• **STATED TASK**
Can you write out all of the material below, word for word?

• **SOURCE DATA**
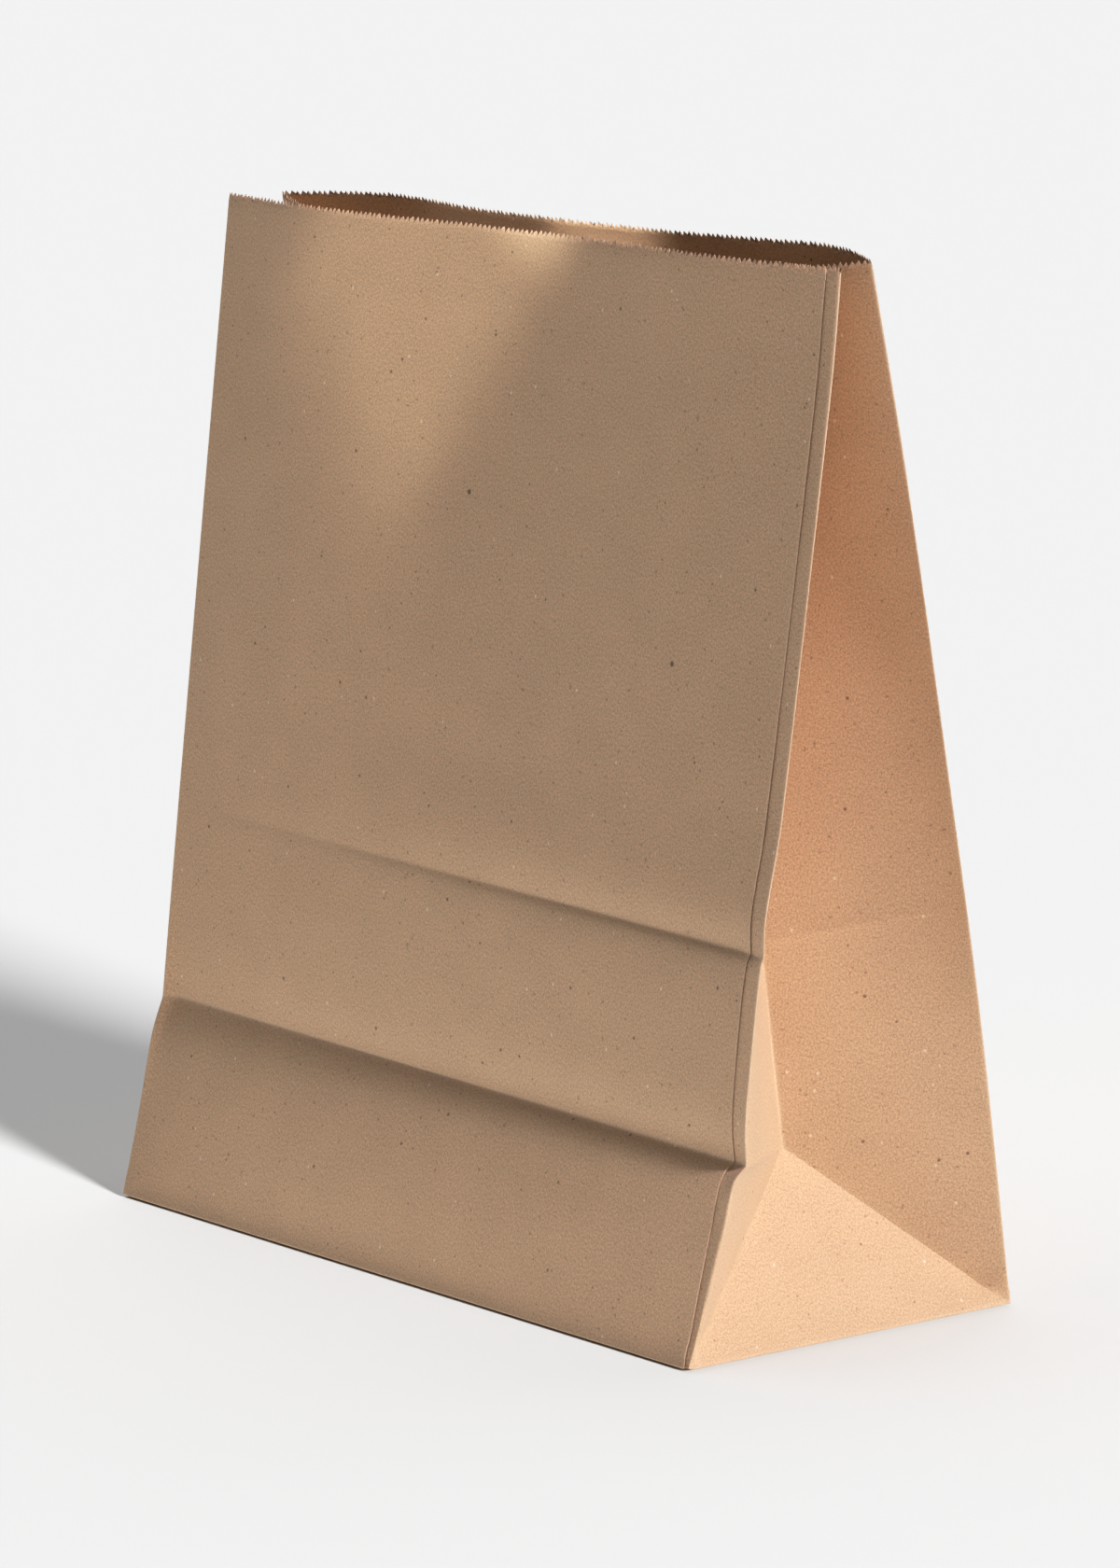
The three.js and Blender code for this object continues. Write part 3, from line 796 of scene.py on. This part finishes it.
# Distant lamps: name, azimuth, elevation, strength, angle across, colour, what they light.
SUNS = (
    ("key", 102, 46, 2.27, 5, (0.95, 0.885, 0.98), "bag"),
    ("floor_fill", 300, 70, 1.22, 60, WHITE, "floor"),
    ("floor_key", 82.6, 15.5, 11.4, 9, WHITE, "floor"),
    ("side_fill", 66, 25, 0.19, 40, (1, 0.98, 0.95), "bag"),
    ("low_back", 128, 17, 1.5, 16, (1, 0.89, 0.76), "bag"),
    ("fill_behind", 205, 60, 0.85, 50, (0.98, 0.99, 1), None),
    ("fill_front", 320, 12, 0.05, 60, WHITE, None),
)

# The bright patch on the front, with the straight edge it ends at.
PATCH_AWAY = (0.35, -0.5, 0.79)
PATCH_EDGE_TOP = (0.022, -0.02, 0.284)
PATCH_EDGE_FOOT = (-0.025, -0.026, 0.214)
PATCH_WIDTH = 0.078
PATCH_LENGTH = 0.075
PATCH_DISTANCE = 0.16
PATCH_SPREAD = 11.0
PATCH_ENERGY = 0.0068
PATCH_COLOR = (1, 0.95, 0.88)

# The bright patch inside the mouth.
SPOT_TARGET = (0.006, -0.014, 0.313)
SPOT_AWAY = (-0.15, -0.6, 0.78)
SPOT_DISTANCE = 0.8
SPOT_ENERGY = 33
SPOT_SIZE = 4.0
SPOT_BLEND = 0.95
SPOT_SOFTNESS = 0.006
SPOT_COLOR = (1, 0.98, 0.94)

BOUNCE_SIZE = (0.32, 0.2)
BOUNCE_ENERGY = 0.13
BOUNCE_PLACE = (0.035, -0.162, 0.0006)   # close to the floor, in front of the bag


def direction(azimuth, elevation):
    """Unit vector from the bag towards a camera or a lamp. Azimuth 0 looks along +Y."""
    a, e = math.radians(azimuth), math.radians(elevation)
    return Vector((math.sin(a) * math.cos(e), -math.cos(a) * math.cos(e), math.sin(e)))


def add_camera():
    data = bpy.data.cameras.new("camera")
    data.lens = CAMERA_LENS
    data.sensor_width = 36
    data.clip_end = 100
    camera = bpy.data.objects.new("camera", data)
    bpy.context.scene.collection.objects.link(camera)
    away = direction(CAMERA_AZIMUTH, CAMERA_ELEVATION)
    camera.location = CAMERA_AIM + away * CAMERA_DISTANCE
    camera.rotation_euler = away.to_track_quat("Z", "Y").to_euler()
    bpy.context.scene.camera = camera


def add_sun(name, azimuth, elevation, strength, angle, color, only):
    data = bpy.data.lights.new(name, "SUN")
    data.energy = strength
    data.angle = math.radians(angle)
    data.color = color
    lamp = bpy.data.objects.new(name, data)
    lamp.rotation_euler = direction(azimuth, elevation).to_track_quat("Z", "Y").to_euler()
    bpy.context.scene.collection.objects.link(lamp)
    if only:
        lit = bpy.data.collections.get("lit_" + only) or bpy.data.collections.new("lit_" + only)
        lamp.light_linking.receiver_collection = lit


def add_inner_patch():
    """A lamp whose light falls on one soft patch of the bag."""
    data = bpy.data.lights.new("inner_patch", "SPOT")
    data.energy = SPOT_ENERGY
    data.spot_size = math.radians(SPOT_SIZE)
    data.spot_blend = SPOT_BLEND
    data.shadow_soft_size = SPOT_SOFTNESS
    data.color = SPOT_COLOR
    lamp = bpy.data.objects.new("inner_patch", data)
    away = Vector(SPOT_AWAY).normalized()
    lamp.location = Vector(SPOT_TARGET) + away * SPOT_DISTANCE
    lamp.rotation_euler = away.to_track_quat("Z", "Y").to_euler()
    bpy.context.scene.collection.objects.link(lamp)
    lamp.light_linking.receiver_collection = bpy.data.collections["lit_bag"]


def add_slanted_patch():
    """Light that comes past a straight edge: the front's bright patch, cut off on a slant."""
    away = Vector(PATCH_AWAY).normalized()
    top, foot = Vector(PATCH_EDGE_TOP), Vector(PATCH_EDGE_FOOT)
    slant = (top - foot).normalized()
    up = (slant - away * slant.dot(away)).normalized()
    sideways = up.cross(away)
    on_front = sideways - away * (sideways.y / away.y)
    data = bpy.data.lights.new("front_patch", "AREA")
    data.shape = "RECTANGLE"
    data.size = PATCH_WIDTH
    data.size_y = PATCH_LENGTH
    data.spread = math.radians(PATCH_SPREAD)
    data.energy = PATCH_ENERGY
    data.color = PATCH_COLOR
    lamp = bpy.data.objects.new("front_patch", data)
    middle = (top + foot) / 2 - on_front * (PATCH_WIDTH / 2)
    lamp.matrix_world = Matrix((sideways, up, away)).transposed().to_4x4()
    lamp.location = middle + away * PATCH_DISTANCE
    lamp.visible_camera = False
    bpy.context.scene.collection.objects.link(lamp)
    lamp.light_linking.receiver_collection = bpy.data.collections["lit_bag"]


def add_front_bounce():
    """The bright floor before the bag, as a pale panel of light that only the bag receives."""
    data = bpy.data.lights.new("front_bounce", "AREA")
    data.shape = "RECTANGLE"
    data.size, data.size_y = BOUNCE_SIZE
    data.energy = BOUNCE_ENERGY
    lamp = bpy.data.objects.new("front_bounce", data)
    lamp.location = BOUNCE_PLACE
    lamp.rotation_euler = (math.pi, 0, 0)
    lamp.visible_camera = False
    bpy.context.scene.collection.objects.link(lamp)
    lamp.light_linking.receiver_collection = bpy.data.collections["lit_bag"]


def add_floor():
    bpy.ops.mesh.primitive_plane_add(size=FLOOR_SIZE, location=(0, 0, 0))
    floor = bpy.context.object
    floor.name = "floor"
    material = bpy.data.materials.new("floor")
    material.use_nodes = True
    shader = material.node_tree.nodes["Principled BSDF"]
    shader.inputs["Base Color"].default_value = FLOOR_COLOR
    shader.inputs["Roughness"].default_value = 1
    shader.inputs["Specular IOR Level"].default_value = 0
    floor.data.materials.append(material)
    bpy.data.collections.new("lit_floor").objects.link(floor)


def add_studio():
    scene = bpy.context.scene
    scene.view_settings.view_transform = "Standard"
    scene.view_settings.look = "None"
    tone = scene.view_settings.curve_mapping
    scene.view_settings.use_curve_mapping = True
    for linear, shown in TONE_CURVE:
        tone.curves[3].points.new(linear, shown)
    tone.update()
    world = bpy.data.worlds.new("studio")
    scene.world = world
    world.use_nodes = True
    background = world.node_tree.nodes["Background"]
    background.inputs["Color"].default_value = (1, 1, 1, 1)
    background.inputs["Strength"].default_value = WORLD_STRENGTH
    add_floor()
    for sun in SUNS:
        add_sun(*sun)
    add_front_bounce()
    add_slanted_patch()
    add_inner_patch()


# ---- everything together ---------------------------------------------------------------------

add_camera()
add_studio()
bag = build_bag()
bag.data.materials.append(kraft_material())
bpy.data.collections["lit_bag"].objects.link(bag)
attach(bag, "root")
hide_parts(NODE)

• **SOLUTION TO THE PROBLEM**
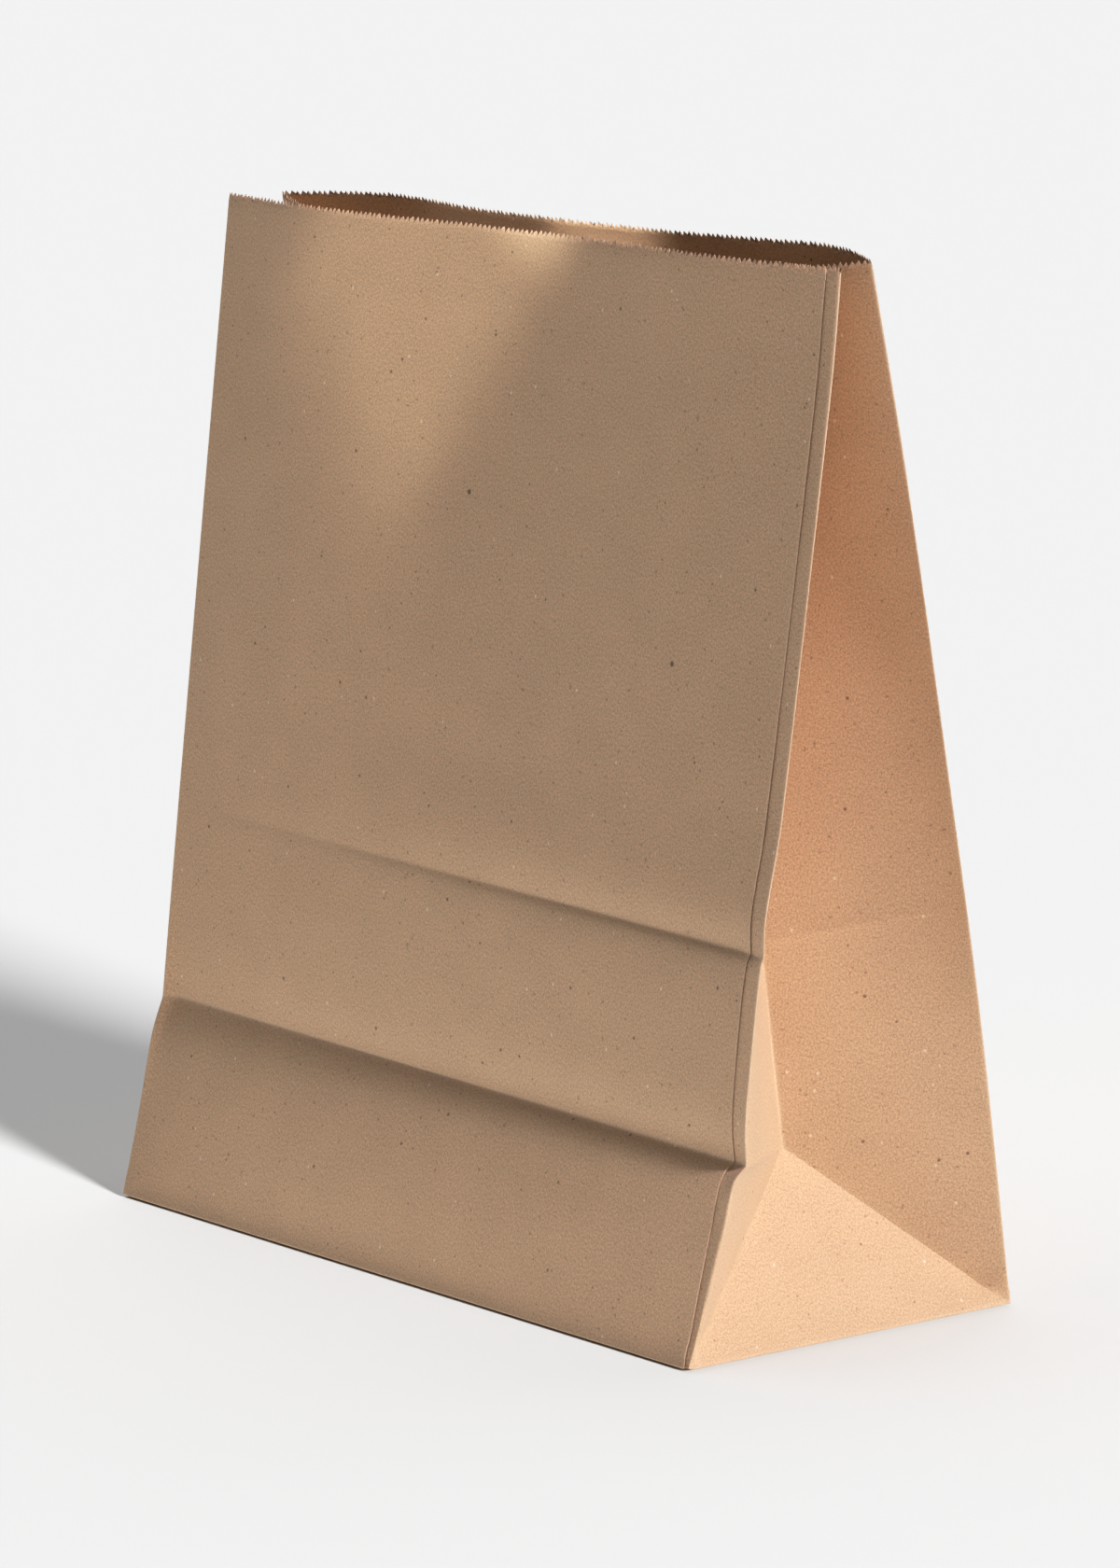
The three.js and Blender code for this object continues. Write part 3, from line 796 of scene.py on. This part finishes it.
# Distant lamps: name, azimuth, elevation, strength, angle across, colour, what they light.
SUNS = (
    ("key", 102, 46, 2.27, 5, (0.95, 0.885, 0.98), "bag"),
    ("floor_fill", 300, 70, 1.22, 60, WHITE, "floor"),
    ("floor_key", 82.6, 15.5, 11.4, 9, WHITE, "floor"),
    ("side_fill", 66, 25, 0.19, 40, (1, 0.98, 0.95), "bag"),
    ("low_back", 128, 17, 1.5, 16, (1, 0.89, 0.76), "bag"),
    ("fill_behind", 205, 60, 0.85, 50, (0.98, 0.99, 1), None),
    ("fill_front", 320, 12, 0.05, 60, WHITE, None),
)

# The bright patch on the front, with the straight edge it ends at.
PATCH_AWAY = (0.35, -0.5, 0.79)
PATCH_EDGE_TOP = (0.022, -0.02, 0.284)
PATCH_EDGE_FOOT = (-0.025, -0.026, 0.214)
PATCH_WIDTH = 0.078
PATCH_LENGTH = 0.075
PATCH_DISTANCE = 0.16
PATCH_SPREAD = 11.0
PATCH_ENERGY = 0.0068
PATCH_COLOR = (1, 0.95, 0.88)

# The bright patch inside the mouth.
SPOT_TARGET = (0.006, -0.014, 0.313)
SPOT_AWAY = (-0.15, -0.6, 0.78)
SPOT_DISTANCE = 0.8
SPOT_ENERGY = 33
SPOT_SIZE = 4.0
SPOT_BLEND = 0.95
SPOT_SOFTNESS = 0.006
SPOT_COLOR = (1, 0.98, 0.94)

BOUNCE_SIZE = (0.32, 0.2)
BOUNCE_ENERGY = 0.13
BOUNCE_PLACE = (0.035, -0.162, 0.0006)   # close to the floor, in front of the bag


def direction(azimuth, elevation):
    """Unit vector from the bag towards a camera or a lamp. Azimuth 0 looks along +Y."""
    a, e = math.radians(azimuth), math.radians(elevation)
    return Vector((math.sin(a) * math.cos(e), -math.cos(a) * math.cos(e), math.sin(e)))


def add_camera():
    data = bpy.data.cameras.new("camera")
    data.lens = CAMERA_LENS
    data.sensor_width = 36
    data.clip_end = 100
    camera = bpy.data.objects.new("camera", data)
    bpy.context.scene.collection.objects.link(camera)
    away = direction(CAMERA_AZIMUTH, CAMERA_ELEVATION)
    camera.location = CAMERA_AIM + away * CAMERA_DISTANCE
    camera.rotation_euler = away.to_track_quat("Z", "Y").to_euler()
    bpy.context.scene.camera = camera


def add_sun(name, azimuth, elevation, strength, angle, color, only):
    data = bpy.data.lights.new(name, "SUN")
    data.energy = strength
    data.angle = math.radians(angle)
    data.color = color
    lamp = bpy.data.objects.new(name, data)
    lamp.rotation_euler = direction(azimuth, elevation).to_track_quat("Z", "Y").to_euler()
    bpy.context.scene.collection.objects.link(lamp)
    if only:
        lit = bpy.data.collections.get("lit_" + only) or bpy.data.collections.new("lit_" + only)
        lamp.light_linking.receiver_collection = lit


def add_inner_patch():
    """A lamp whose light falls on one soft patch of the bag."""
    data = bpy.data.lights.new("inner_patch", "SPOT")
    data.energy = SPOT_ENERGY
    data.spot_size = math.radians(SPOT_SIZE)
    data.spot_blend = SPOT_BLEND
    data.shadow_soft_size = SPOT_SOFTNESS
    data.color = SPOT_COLOR
    lamp = bpy.data.objects.new("inner_patch", data)
    away = Vector(SPOT_AWAY).normalized()
    lamp.location = Vector(SPOT_TARGET) + away * SPOT_DISTANCE
    lamp.rotation_euler = away.to_track_quat("Z", "Y").to_euler()
    bpy.context.scene.collection.objects.link(lamp)
    lamp.light_linking.receiver_collection = bpy.data.collections["lit_bag"]


def add_slanted_patch():
    """Light that comes past a straight edge: the front's bright patch, cut off on a slant."""
    away = Vector(PATCH_AWAY).normalized()
    top, foot = Vector(PATCH_EDGE_TOP), Vector(PATCH_EDGE_FOOT)
    slant = (top - foot).normalized()
    up = (slant - away * slant.dot(away)).normalized()
    sideways = up.cross(away)
    on_front = sideways - away * (sideways.y / away.y)
    data = bpy.data.lights.new("front_patch", "AREA")
    data.shape = "RECTANGLE"
    data.size = PATCH_WIDTH
    data.size_y = PATCH_LENGTH
    data.spread = math.radians(PATCH_SPREAD)
    data.energy = PATCH_ENERGY
    data.color = PATCH_COLOR
    lamp = bpy.data.objects.new("front_patch", data)
    middle = (top + foot) / 2 - on_front * (PATCH_WIDTH / 2)
    lamp.matrix_world = Matrix((sideways, up, away)).transposed().to_4x4()
    lamp.location = middle + away * PATCH_DISTANCE
    lamp.visible_camera = False
    bpy.context.scene.collection.objects.link(lamp)
    lamp.light_linking.receiver_collection = bpy.data.collections["lit_bag"]


def add_front_bounce():
    """The bright floor before the bag, as a pale panel of light that only the bag receives."""
    data = bpy.data.lights.new("front_bounce", "AREA")
    data.shape = "RECTANGLE"
    data.size, data.size_y = BOUNCE_SIZE
    data.energy = BOUNCE_ENERGY
    lamp = bpy.data.objects.new("front_bounce", data)
    lamp.location = BOUNCE_PLACE
    lamp.rotation_euler = (math.pi, 0, 0)
    lamp.visible_camera = False
    bpy.context.scene.collection.objects.link(lamp)
    lamp.light_linking.receiver_collection = bpy.data.collections["lit_bag"]


def add_floor():
    bpy.ops.mesh.primitive_plane_add(size=FLOOR_SIZE, location=(0, 0, 0))
    floor = bpy.context.object
    floor.name = "floor"
    material = bpy.data.materials.new("floor")
    material.use_nodes = True
    shader = material.node_tree.nodes["Principled BSDF"]
    shader.inputs["Base Color"].default_value = FLOOR_COLOR
    shader.inputs["Roughness"].default_value = 1
    shader.inputs["Specular IOR Level"].default_value = 0
    floor.data.materials.append(material)
    bpy.data.collections.new("lit_floor").objects.link(floor)


def add_studio():
    scene = bpy.context.scene
    scene.view_settings.view_transform = "Standard"
    scene.view_settings.look = "None"
    tone = scene.view_settings.curve_mapping
    scene.view_settings.use_curve_mapping = True
    for linear, shown in TONE_CURVE:
        tone.curves[3].points.new(linear, shown)
    tone.update()
    world = bpy.data.worlds.new("studio")
    scene.world = world
    world.use_nodes = True
    background = world.node_tree.nodes["Background"]
    background.inputs["Color"].default_value = (1, 1, 1, 1)
    background.inputs["Strength"].default_value = WORLD_STRENGTH
    add_floor()
    for sun in SUNS:
        add_sun(*sun)
    add_front_bounce()
    add_slanted_patch()
    add_inner_patch()


# ---- everything together ---------------------------------------------------------------------

add_camera()
add_studio()
bag = build_bag()
bag.data.materials.append(kraft_material())
bpy.data.collections["lit_bag"].objects.link(bag)
attach(bag, "root")
hide_parts(NODE)